▶ _Stored data_
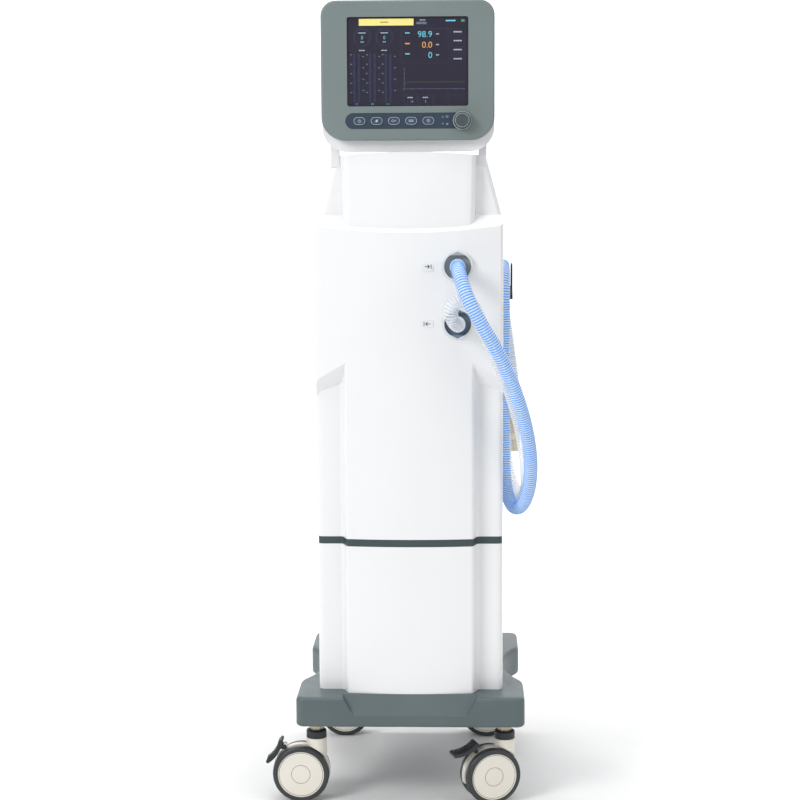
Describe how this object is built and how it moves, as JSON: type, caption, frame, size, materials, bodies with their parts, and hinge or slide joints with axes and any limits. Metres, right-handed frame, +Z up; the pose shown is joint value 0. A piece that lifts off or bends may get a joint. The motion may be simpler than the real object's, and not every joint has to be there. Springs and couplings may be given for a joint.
{
  "type": "mechanical ventilator",
  "caption": "Floor-standing hospital ventilator: a tall white cabinet on a wheeled base, with a tilting screen and a looped pair of corrugated breathing hoses hung on its side.",
  "frame": {"origin": "on the floor, under the centre of the base moulding", "axes": "+X to the right of a person facing the screen, +Y to the back, +Z up"},
  "size_m": [0.4795, 0.5615, 1.396],
  "materials": {
    "base_plastic": "fine satin moulded texture",
    "steel": "zinc plated",
    "frame_paint": "powder coated",
    "dark_plastic": "satin",
    "caster_cream": "semi gloss",
    "wheel_tread": "smooth rubber tread on a cream hub",
    "white_shell": "glossy white paint",
    "trim": "satin",
    "white_sheet": "powder coated",
    "port_grey": "satin with a white rim",
    "label": "printed film",
    "blue_hose": "corrugated polyethylene",
    "clear_hose": "translucent corrugated polyethylene",
    "wye_plastic": "translucent",
    "mixer_metal": "anodised",
    "brass": "turned",
    "black_plastic": "moulded",
    "supply_case": "sheet",
    "circuit_board": "solder mask",
    "bezel_grey": "fine satin texture",
    "strip_navy": "satin film",
    "key_navy": "satin film with a light outline",
    "screen_glass": "clear",
    "display": "lit display",
    "knob_grey": "satin"
  },
  "bodies": {
    "trolley": {"base_cover": "base_plastic", "base_frame": "frame_paint", "caster_stems": "steel", "caster_collars": "dark_plastic", "lower_shell": "white_shell", "trim_band": "trim", "upper_shell": "white_shell", "head_shell": "white_shell", "rear_panel": "white_sheet", "panel_screws": "steel", "inner_frame": "frame_paint", "inhale_port": "port_grey", "exhale_port": "port_grey", "port_labels": "label", "inspiratory_cuff": "blue_hose", "expiratory_cuff": "clear_hose", "gas_mixer": "mixer_metal", "oxygen_inlet": "brass", "second_gas_inlet": "brass", "mains_inlet": "black_plastic", "tilt_brackets": "white_sheet", "tilt_pins": "steel", "hose_hook": "dark_plastic", "inspiratory_hose": "blue_hose", "expiratory_hose": "clear_hose", "wye_piece": "wye_plastic", "power_supply": "supply_case", "battery_pack": "black_plastic", "control_board": "circuit_board"},
    "caster_front_left": {"caster_housing_front_left": "caster_cream", "caster_axle_front_left": "steel"},
    "wheel_front_left_outer": {"wheel_front_left_outer": "wheel_tread"},
    "wheel_front_left_inner": {"wheel_front_left_inner": "wheel_tread"},
    "brake_left": {"brake_pedal_left": "dark_plastic"},
    "caster_front_right": {"caster_housing_front_right": "caster_cream", "caster_axle_front_right": "steel"},
    "wheel_front_right_outer": {"wheel_front_right_outer": "wheel_tread"},
    "wheel_front_right_inner": {"wheel_front_right_inner": "wheel_tread"},
    "brake_right": {"brake_pedal_right": "dark_plastic"},
    "caster_rear_left": {"caster_housing_rear_left": "caster_cream", "caster_axle_rear_left": "steel"},
    "wheel_rear_left_outer": {"wheel_rear_left_outer": "wheel_tread"},
    "wheel_rear_left_inner": {"wheel_rear_left_inner": "wheel_tread"},
    "caster_rear_right": {"caster_housing_rear_right": "caster_cream", "caster_axle_rear_right": "steel"},
    "wheel_rear_right_inner": {"wheel_rear_right_inner": "wheel_tread"},
    "wheel_rear_right_outer": {"wheel_rear_right_outer": "wheel_tread"},
    "monitor": {"monitor_housing": "white_shell", "monitor_bezel": "bezel_grey", "keypad_strip": "strip_navy", "screen_glass": "screen_glass", "display_panel": "display", "monitor_board": "circuit_board"},
    "power_key": {"power_key": "key_navy"},
    "silence_key": {"silence_key": "key_navy"},
    "gas_key": {"gas_key": "key_navy"},
    "menu_key": {"menu_key": "key_navy"},
    "lamp_key": {"lamp_key": "key_navy"},
    "encoder": {"encoder_shaft": "steel"},
    "knob": {"control_knob": "knob_grey"}
  },
  "joints": [
    {"name": "front_left_swivel", "type": "hinge", "parent": "trolley", "child": "caster_front_left", "pos_m": [-0.168, -0.185, 0.105], "axis": [0, 0, 1], "continuous": true},
    {"name": "front_left_outer_wheel", "type": "hinge", "parent": "caster_front_left", "child": "wheel_front_left_outer", "pos_m": [-0.195, -0.185, 0.05], "axis": [0, 1, 0], "continuous": true},
    {"name": "front_left_inner_wheel", "type": "hinge", "parent": "caster_front_left", "child": "wheel_front_left_inner", "pos_m": [-0.195, -0.185, 0.05], "axis": [0, 1, 0], "continuous": true},
    {"name": "brake_left_tread", "type": "hinge", "parent": "caster_front_left", "child": "brake_left", "pos_m": [-0.225, -0.185, 0.096], "axis": [0, 1, 0], "range_deg": [0, 34]},
    {"name": "front_right_swivel", "type": "hinge", "parent": "trolley", "child": "caster_front_right", "pos_m": [0.166, -0.185, 0.105], "axis": [0, 0, 1], "continuous": true},
    {"name": "front_right_outer_wheel", "type": "hinge", "parent": "caster_front_right", "child": "wheel_front_right_outer", "pos_m": [0.14047, -0.19379, 0.05], "axis": [-0.3256, 0.9455, 0], "continuous": true},
    {"name": "front_right_inner_wheel", "type": "hinge", "parent": "caster_front_right", "child": "wheel_front_right_inner", "pos_m": [0.14047, -0.19379, 0.05], "axis": [-0.3256, 0.9455, 0], "continuous": true},
    {"name": "brake_right_tread", "type": "hinge", "parent": "caster_front_right", "child": "brake_right", "pos_m": [0.1121, -0.20356, 0.096], "axis": [-0.3256, 0.9455, 0], "range_deg": [-34, 0]},
    {"name": "rear_left_swivel", "type": "hinge", "parent": "trolley", "child": "caster_rear_left", "pos_m": [-0.168, 0.208, 0.105], "axis": [0, 0, 1], "continuous": true},
    {"name": "rear_left_outer_wheel", "type": "hinge", "parent": "caster_rear_left", "child": "wheel_rear_left_outer", "pos_m": [-0.141, 0.208, 0.05], "axis": [0, -1, 0], "continuous": true},
    {"name": "rear_left_inner_wheel", "type": "hinge", "parent": "caster_rear_left", "child": "wheel_rear_left_inner", "pos_m": [-0.141, 0.208, 0.05], "axis": [0, -1, 0], "continuous": true},
    {"name": "rear_right_swivel", "type": "hinge", "parent": "trolley", "child": "caster_rear_right", "pos_m": [0.166, 0.208, 0.105], "axis": [0, 0, 1], "continuous": true},
    {"name": "rear_right_inner_wheel", "type": "hinge", "parent": "caster_rear_right", "child": "wheel_rear_right_inner", "pos_m": [0.139, 0.208, 0.05], "axis": [0, 1, 0], "continuous": true},
    {"name": "rear_right_outer_wheel", "type": "hinge", "parent": "caster_rear_right", "child": "wheel_rear_right_outer", "pos_m": [0.139, 0.208, 0.05], "axis": [0, 1, 0], "continuous": true},
    {"name": "monitor_tilt", "type": "hinge", "parent": "trolley", "child": "monitor", "pos_m": [0, -0.16, 1.166], "axis": [1, 0, 0], "range_deg": [-20, 5]},
    {"name": "power_key_press", "type": "slide", "parent": "monitor", "child": "power_key", "axis": [0, 1, 0], "range_m": [0, 0.0008], "stiffness_N_per_m": 2000},
    {"name": "silence_key_press", "type": "slide", "parent": "monitor", "child": "silence_key", "axis": [0, 1, 0], "range_m": [0, 0.0008], "stiffness_N_per_m": 2000},
    {"name": "gas_key_press", "type": "slide", "parent": "monitor", "child": "gas_key", "axis": [0, 1, 0], "range_m": [0, 0.0008], "stiffness_N_per_m": 2000},
    {"name": "menu_key_press", "type": "slide", "parent": "monitor", "child": "menu_key", "axis": [0, 1, 0], "range_m": [0, 0.0008], "stiffness_N_per_m": 2000},
    {"name": "lamp_key_press", "type": "slide", "parent": "monitor", "child": "lamp_key", "axis": [0, 1, 0], "range_m": [0, 0.0008], "stiffness_N_per_m": 2000},
    {"name": "encoder_press", "type": "slide", "parent": "monitor", "child": "encoder", "axis": [0, 1, 0], "range_m": [0, 0.0006], "stiffness_N_per_m": 3000},
    {"name": "knob_turn", "type": "hinge", "parent": "encoder", "child": "knob", "pos_m": [0.092, -0.222, 1.1945], "axis": [0, 1, 0], "continuous": true}
  ]
}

▶ _What is expected_
Collect each line above holding the string "bodies".

▶ _Response to this task_
Describe how this object is built and how it moves, as JSON: type, caption, frame, size, materials, bodies with their parts, and hinge or slide joints with axes and any limits. Metres, right-handed frame, +Z up; the pose shown is joint value 0. A piece that lifts off or bends may get a joint. The motion may be simpler than the real object's, and not every joint has to be there. Springs and couplings may be given for a joint.
  "bodies": {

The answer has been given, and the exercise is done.